Today, the situation is quite different, housing prices have come down and speculators in the Real Estate market are few and far between. Opportunities are much more readily available. The old adage to buy into fear and sell into greed is just as true in the real estate market as it is in the stock market. When others are selling (or forced to sell at firesale prices) is the time to be buying. When everyone tells you that you are crazy for buying that is a good sign that it may be a good time to buy. But when prices are being bid up and bargains can’t be found you are better off waiting on the sidelines.
One of the worst-hit markets in the country was Phoenix Arizona, According to Trulia median home prices started at around $100,000 in 2000. Prices rose to $235,000 and then fell back below $100,000 briefly but according to Phoenix mortgage brokers prices have begun rebounding.
Las Vegas is another market where speculation was rampant. The median price of a Las Vegas home in 2000 was around $140,000. Over the next 7 years, prices more than doubled (up 125%) peaking out at $314,000. Then over the next two years, housing prices lost all their gains and then some, bottoming at $108,000 in 2012. Currently, prices have started picking up and are back to almost exactly where they were in 2000.

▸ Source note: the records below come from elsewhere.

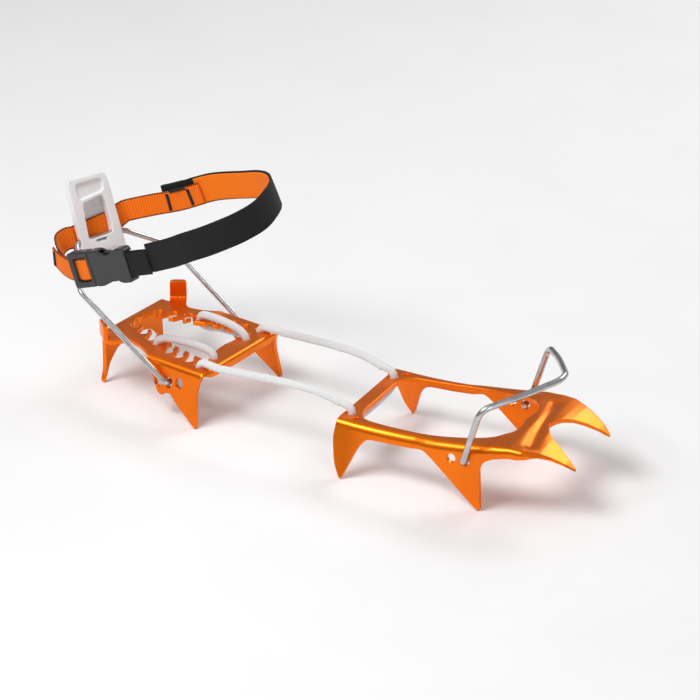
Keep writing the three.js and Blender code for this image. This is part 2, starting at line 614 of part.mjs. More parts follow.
front.add(toMesh("toe_bail", "wire", toeBail()));
crampon.add(toMesh("heel_bail", "wire", heelBail()));
crampon.add(toMesh("heel_lever", "lever", leverSolid()));

const band = smoothPath(BAND);
const foldOver = smoothPath(BAND.slice(0, 3));
const halfWeb = WEB_THICK / 2;
const lining = [GAP, GAP + LINING_THICK];
const folded = [-2 * BAND_THICK - GAP, -BAND_THICK - GAP];
crampon.add(toMesh("strap_webbing", "orange", webbingSolid()));
crampon.add(toMesh("strap_lead", "orange",
  strap(smoothPath(LEAD), 30, WEB_WIDTH, -halfWeb, halfWeb, leanThenUp)));
crampon.add(toMesh("strap_tail", "orange",
  strap(smoothPath(TAIL), 22, WEB_WIDTH, -halfWeb, halfWeb, () => buckleUp)));
crampon.add(toMesh("strap_band_outer", "black", strap(band, 64, BAND_WIDTH, -BAND_THICK, 0, alongRing)));
crampon.add(toMesh("strap_band_lining", "orange", strap(band, 64, BAND_WIDTH, ...lining, alongRing)));
crampon.add(toMesh("strap_band_end", "black", strap(foldOver, 6, BAND_WIDTH, ...folded, alongRing)));
crampon.add(toMesh("socket_loop", "black", socketLoop()));
crampon.add(toMesh("buckle_socket", "buckle", buckleSocket()));
crampon.add(toMesh("buckle_plug", "buckle", bucklePlug()));
crampon.add(toMesh("buckle_prong_upper", "buckle", prong(1)));
crampon.add(toMesh("buckle_prong_lower", "buckle", prong(-1)));

const web = smoothPath(FAR_WEB);
const onWeb = halfWeb + 0.4;
crampon.add(toMesh("bartack_rear", "black", bartack(web, 0.62, 0, 1.6, 10, onWeb, ringUp)));
crampon.add(toMesh("bartack_front", "black", bartack(web, 0.87, 0, 1.6, 10, onWeb, ringUp)));
crampon.add(toMesh("bartack_top", "black", bartack(web, 0.745, 6.2, 11, 1.4, onWeb + 0.3, ringUp)));
crampon.add(toMesh("bartack_tail", "black",
  bartack(smoothPath(TAIL), 0.93, 0, 1.6, 10, -onWeb, buckleUp)));

// Stand the whole on the ground plane, centred above the origin.
const bounds = new THREE.Box3().setFromObject(crampon, true);
const middle = bounds.getCenter(new THREE.Vector3());
crampon.position.set(-middle.x, -middle.y, -bounds.min.z);

export default crampon;
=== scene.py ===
"""Looks of the crampon: formed metal frames, bent wires, braided cord, moulded lever and
buckle, woven straps and stitching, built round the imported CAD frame. Lengths are in
millimetres in the heel's own frame until row() puts them in the row frame, in metres."""

import json
import math

import bmesh
import bpy
import numpy as np
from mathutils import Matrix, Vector
from mathutils.geometry import delaunay_2d_cdt


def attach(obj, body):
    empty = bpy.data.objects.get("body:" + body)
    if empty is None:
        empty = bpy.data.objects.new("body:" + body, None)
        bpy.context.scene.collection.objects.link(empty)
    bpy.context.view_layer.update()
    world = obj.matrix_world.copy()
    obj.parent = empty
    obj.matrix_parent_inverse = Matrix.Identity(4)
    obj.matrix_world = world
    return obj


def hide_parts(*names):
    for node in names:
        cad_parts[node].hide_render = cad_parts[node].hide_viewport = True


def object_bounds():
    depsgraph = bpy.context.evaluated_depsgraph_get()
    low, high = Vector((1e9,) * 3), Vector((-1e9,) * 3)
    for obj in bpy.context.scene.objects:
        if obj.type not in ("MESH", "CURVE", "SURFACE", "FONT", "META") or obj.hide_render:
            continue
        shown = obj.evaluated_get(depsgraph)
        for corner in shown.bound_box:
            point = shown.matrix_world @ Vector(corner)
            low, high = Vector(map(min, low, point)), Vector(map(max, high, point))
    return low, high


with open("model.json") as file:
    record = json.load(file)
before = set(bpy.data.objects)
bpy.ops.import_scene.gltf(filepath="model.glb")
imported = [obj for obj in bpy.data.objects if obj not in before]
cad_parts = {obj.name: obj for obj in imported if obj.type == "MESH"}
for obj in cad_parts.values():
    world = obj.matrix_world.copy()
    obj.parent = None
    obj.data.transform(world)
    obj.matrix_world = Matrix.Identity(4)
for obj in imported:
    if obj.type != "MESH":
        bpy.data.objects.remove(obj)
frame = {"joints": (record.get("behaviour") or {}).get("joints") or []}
cad_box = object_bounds()
joints = {joint["name"]: joint for joint in frame["joints"]}
HOLE_X, HOLE_Z = 63.1, 23.4
ORIGIN = np.array(joints["heel_bail_swing"]["pos_m"]) - np.array([HOLE_X, 0, HOLE_Z]) / 1000
SHEET = 3.0
HEEL_TOP = 35.7
FRONT_TOP = 33.4
FRONT_ROCKER = 0.00105
FRONT_YAW = math.radians(7.5)
FRONT_AT = np.array([185.7, 6.8, 0.0])
CORD_R = 2.4
WEB_W, WEB_T = 14.0, 1.3
BAND_W = 18.0
GAP = 0.3


def row(points):
    """Millimetres in the heel frame to metres in the row frame."""
    return np.asarray(points, float) / 1000 + ORIGIN


def from_front(points):
    """The front section's own frame to the heel frame."""
    p = np.asarray(points, float)
    c, s = math.cos(FRONT_YAW), math.sin(FRONT_YAW)
    x, y = p[..., 0], p[..., 1]
    return np.stack([x * c - y * s, x * s + y * c, p[..., 2]], -1) + FRONT_AT


def unit(v):
    v = np.asarray(v, float)
    return v / np.maximum(np.linalg.norm(v, axis=-1, keepdims=True), 1e-12)


def placed(name, data):
    """A new object in the scene."""
    made = bpy.data.objects.new(name, data)
    bpy.context.scene.collection.objects.link(made)
    return made


def grey(value):
    return (value, value, value)


# ---- camera ----
VIEW_FROM = math.radians(36.45)
VIEW_UP = math.radians(27.18)
TARGET = (123.4, 63.2, 21.2)
DISTANCE = 1.8547
back = Vector((math.sin(VIEW_FROM) * math.cos(VIEW_UP),
               -math.cos(VIEW_FROM) * math.cos(VIEW_UP), math.sin(VIEW_UP)))
camera = placed("camera", bpy.data.cameras.new("camera"))
camera.data.lens = 154.3
camera.data.sensor_width = 36
camera.data.clip_end = 20
camera.location = Vector(row(TARGET)) + back * DISTANCE
camera.rotation_mode = "QUATERNION"
camera.rotation_quaternion = (-back).to_track_quat("-Z", "Y")
bpy.context.scene.camera = camera


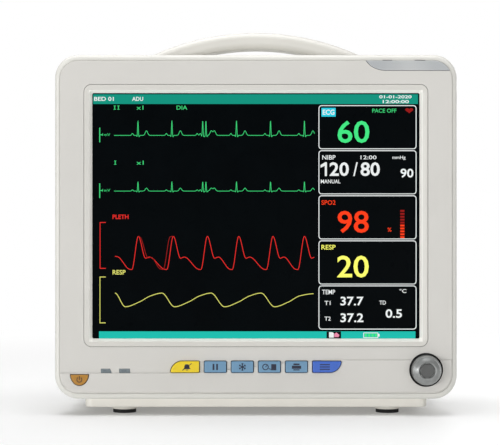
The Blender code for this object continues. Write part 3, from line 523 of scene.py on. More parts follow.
def case_sections(rows):
    """Sections from (along Y, half width, bottom, top, corner) rows."""
    return [(y, rounded_outline(-half, half, bottom, top, corner)) for y, half, bottom, top, corner in rows]


def cover_rows():
    rows = []
    for inset, y in quarter_round(RIM_FRONT_Y, RIM_EDGE, RIM_EDGE, 8):
        rows.append((y, RIM_HALF_WIDTH - inset, RIM_BOTTOM + inset, RIM_TOP - inset, RIM_CORNER - inset))
    for i in range(9):
        share = eased(i / 8)
        y = RIM_BACK_Y + (SHOULDER_Y - RIM_BACK_Y) * i / 8
        half = RIM_HALF_WIDTH + (BODY_HALF_WIDTH - RIM_HALF_WIDTH) * share
        rows.append((y, half, RIM_BOTTOM, RIM_TOP + (BODY_TOP - RIM_TOP) * share, RIM_CORNER))
    for share, y in far_round(BACK_Y, 1, BACK_Y - TAPER_START_Y, 12):
        bottom = RIM_BOTTOM + TAPER_UP * share
        top = BODY_TOP - TAPER_DOWN * share
        rows.append((y, BODY_HALF_WIDTH - TAPER_IN * share, bottom, top, RIM_CORNER + TAPER_ROUND * share))
    return rows


def cavity_rows():
    corner = RIM_CORNER - WALL
    return (
        (RIM_FRONT_Y - WALL, SKIRT_HALF_WIDTH, SKIRT_BOTTOM, SKIRT_TOP, corner),
        (RIM_BACK_Y - 1, SKIRT_HALF_WIDTH, SKIRT_BOTTOM, SKIRT_TOP, corner),
        (SHOULDER_Y - 1, BODY_HALF_WIDTH - WALL, SKIRT_BOTTOM, BODY_TOP - WALL, corner),
        (TAPER_START_Y - 2, BODY_HALF_WIDTH - WALL, SKIRT_BOTTOM, BODY_TOP - WALL, corner),
        (64, 139.5, 19.5, 252, 20),
        (BACK_Y - WALL, 130, 26.5, 241.5, 23),
    )


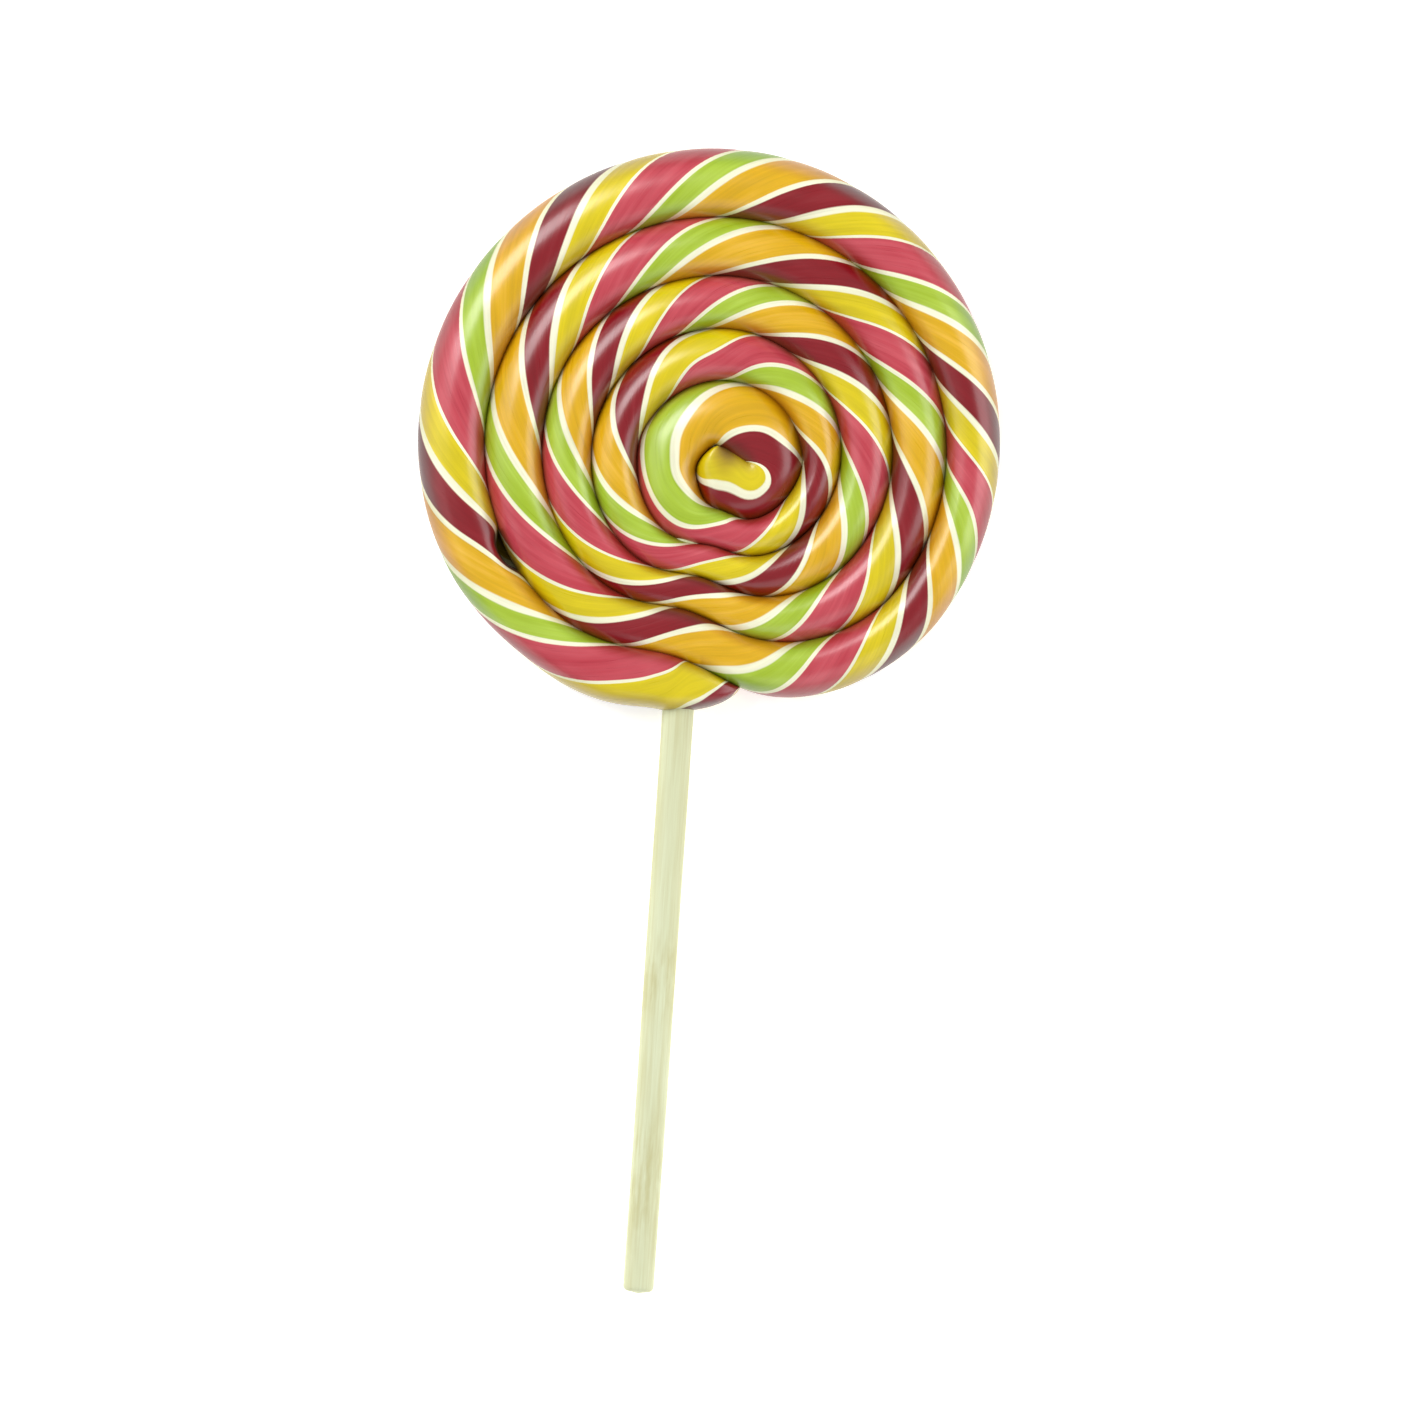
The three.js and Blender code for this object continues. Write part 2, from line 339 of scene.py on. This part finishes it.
# The rope's section. Across it x runs from 1 at the outer edge to -1 at the inner, and z runs
# from -1 underneath to 1 on top.
rope = {
    "height": 10.8,  # at the rim, before the underside is pressed flat, in millimetres
    "heightLoss": 0.2,  # for each lap
    "flatDepth": 0.8,  # every lap's underside is pressed flat by this much
    "roundness": 2.0,  # power of the section's superellipse
    "pinchRoundness": 3.6,
    "eyeRoundness": 4,  # the innermost lap stays high up to the slit
    "eyeRounds": (4.3, 4.8),  # the turns over which it comes to that
    "underRoundness": 4.5,  # the underside spread on the slab
    "lean": 0.12,  # the crest stands inwards by this share of the half width
    "overlap": 0.015,  # share of its width that the rope runs into its neighbour
    "overlapStarts": (0.943, 1.044),  # turns over which it meets the neighbour outside it
    "gapTurn": 0.165,  # the outer two turns part for a short way here, above their contact
    "gapLength": 0.014,
    "gapWidth": 0.32,  # in half widths of the rope
    "gapSharpness": 6,  # the higher, the less the crest beside it gives way
    "gapHeights": (-0.7, -0.2),  # z from which it opens, and at which it is fully open
    "tailTurn": -0.0285,
    "tailLength": 0.044,
    "tailPower": 1.3,  # of its outline: 2 is round, 1 a straight cut
    "tailRows": 28,
    "innerEndTurn": 5.4,
    "innerEndLength": 0.25,
    # painted shade (darker) and painted bounce light (browner) on a groove's sides: x from, x to,
    # strength
    "outerPaintedShade": (0.78, 1.0, 0.4),
    "innerPaintedShade": (0.45, 1.05, 0.75),
    "rimPaintedShade": (0.4, 1.05, 1.0),
    "outerPaintedBounce": (0.65, 0.95, 1.0),
    "innerPaintedBounce": (0.6, 1.0, 0.6),
    "eyeShade": (4.98, 5.14, 0.9),  # painted shadow on the tongue at the eye: turns, strength
    "eyeShadeSide": (-0.1, 0.9),  # and more so towards its inner side: -x from and to
    "gapShade": (0.04, 0.12),  # painted shade in the gap, where it is as open as this: from, to
    "gapShadeInner": (0.55, 0.75),  # z over which that fades out, on the rope's inner side
    "gapShadeOuter": (0.4, 0.6),  # and on the outer side of the next lap
    "rowLength": 0.56,  # from ring to ring, in millimetres
    "ringPoints": 60,
    "finePoints": 6000,  # at which the rope's length is measured
    "sineDigits": 6,  # kept of a sine, so that it is 0 at the rope's sides
}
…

Another hard hit area was Orlando, Florida. Median home prices there started in 2000 at around $100,000 and rose to $255,000 before falling to $80,000. Currently, they have recovered to around $125,000 and appear to have been climbing slowly over the last two years. This looks like it is building a nice steady base and is unlikely to fall further since it is now much closer to the bottom than to the top.
Every market around the country is different having its own dynamics based on the local economy, the supply of houses and the characteristics of the local government such as tax rates and whether they are pro-business or more inclined toward becoming a welfare state.
Not all markets around the U.S. experienced this severe a drop and so some areas have better bargains available than others. When considering a real estate purchase you have to take all of these factors into consideration plus the financial aspects of the individual purchase. If you are considering renting the property out, what kind of rent can you get? What are your operating expenses? What interest rate are you able to borrow at? All of these are factors in your potential for profit. So you need to do everything in your power to lower your costs including shopping carefully for a mortgage. You should check not only with local banks but with mortgage brokers as well.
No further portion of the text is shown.